### RECORDED DATA
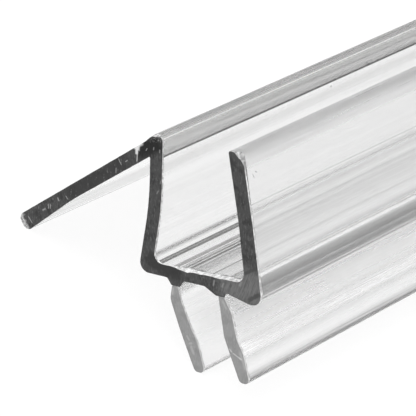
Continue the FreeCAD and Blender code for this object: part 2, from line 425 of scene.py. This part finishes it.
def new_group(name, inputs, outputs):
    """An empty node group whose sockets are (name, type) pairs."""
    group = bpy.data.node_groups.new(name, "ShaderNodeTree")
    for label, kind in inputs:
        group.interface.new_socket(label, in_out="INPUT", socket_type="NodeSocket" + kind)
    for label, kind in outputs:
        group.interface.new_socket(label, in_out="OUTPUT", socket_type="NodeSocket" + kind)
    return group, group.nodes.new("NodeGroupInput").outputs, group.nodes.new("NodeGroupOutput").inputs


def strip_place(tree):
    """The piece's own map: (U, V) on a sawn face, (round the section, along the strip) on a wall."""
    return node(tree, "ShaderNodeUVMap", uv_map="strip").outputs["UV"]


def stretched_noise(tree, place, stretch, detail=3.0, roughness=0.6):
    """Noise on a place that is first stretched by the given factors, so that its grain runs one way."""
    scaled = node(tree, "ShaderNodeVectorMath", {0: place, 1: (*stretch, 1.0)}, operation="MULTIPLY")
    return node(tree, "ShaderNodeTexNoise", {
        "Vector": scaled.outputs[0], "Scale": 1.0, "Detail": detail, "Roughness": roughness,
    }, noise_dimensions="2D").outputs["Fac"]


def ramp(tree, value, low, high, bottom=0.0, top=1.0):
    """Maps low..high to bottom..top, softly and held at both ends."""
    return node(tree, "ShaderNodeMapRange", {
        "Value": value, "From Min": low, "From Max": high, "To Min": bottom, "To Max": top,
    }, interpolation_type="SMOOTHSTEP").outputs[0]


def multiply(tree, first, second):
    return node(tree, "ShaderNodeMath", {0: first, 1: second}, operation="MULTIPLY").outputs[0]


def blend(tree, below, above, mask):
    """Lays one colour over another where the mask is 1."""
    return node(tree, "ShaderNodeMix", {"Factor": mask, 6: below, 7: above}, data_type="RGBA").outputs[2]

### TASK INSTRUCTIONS
Write the data back out verbatim.

### WRITTEN SOLUTION
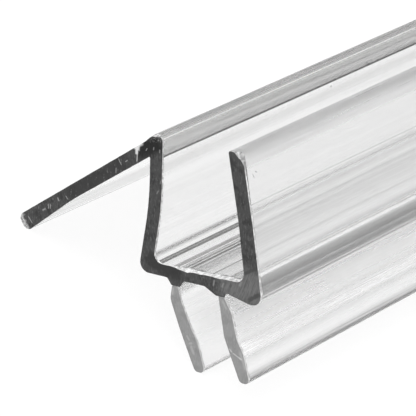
Continue the FreeCAD and Blender code for this object: part 2, from line 425 of scene.py. This part finishes it.
def new_group(name, inputs, outputs):
    """An empty node group whose sockets are (name, type) pairs."""
    group = bpy.data.node_groups.new(name, "ShaderNodeTree")
    for label, kind in inputs:
        group.interface.new_socket(label, in_out="INPUT", socket_type="NodeSocket" + kind)
    for label, kind in outputs:
        group.interface.new_socket(label, in_out="OUTPUT", socket_type="NodeSocket" + kind)
    return group, group.nodes.new("NodeGroupInput").outputs, group.nodes.new("NodeGroupOutput").inputs


def strip_place(tree):
    """The piece's own map: (U, V) on a sawn face, (round the section, along the strip) on a wall."""
    return node(tree, "ShaderNodeUVMap", uv_map="strip").outputs["UV"]


def stretched_noise(tree, place, stretch, detail=3.0, roughness=0.6):
    """Noise on a place that is first stretched by the given factors, so that its grain runs one way."""
    scaled = node(tree, "ShaderNodeVectorMath", {0: place, 1: (*stretch, 1.0)}, operation="MULTIPLY")
    return node(tree, "ShaderNodeTexNoise", {
        "Vector": scaled.outputs[0], "Scale": 1.0, "Detail": detail, "Roughness": roughness,
    }, noise_dimensions="2D").outputs["Fac"]


def ramp(tree, value, low, high, bottom=0.0, top=1.0):
    """Maps low..high to bottom..top, softly and held at both ends."""
    return node(tree, "ShaderNodeMapRange", {
        "Value": value, "From Min": low, "From Max": high, "To Min": bottom, "To Max": top,
    }, interpolation_type="SMOOTHSTEP").outputs[0]


def multiply(tree, first, second):
    return node(tree, "ShaderNodeMath", {0: first, 1: second}, operation="MULTIPLY").outputs[0]


def blend(tree, below, above, mask):
    """Lays one colour over another where the mask is 1."""
    return node(tree, "ShaderNodeMix", {"Factor": mask, 6: below, 7: above}, data_type="RGBA").outputs[2]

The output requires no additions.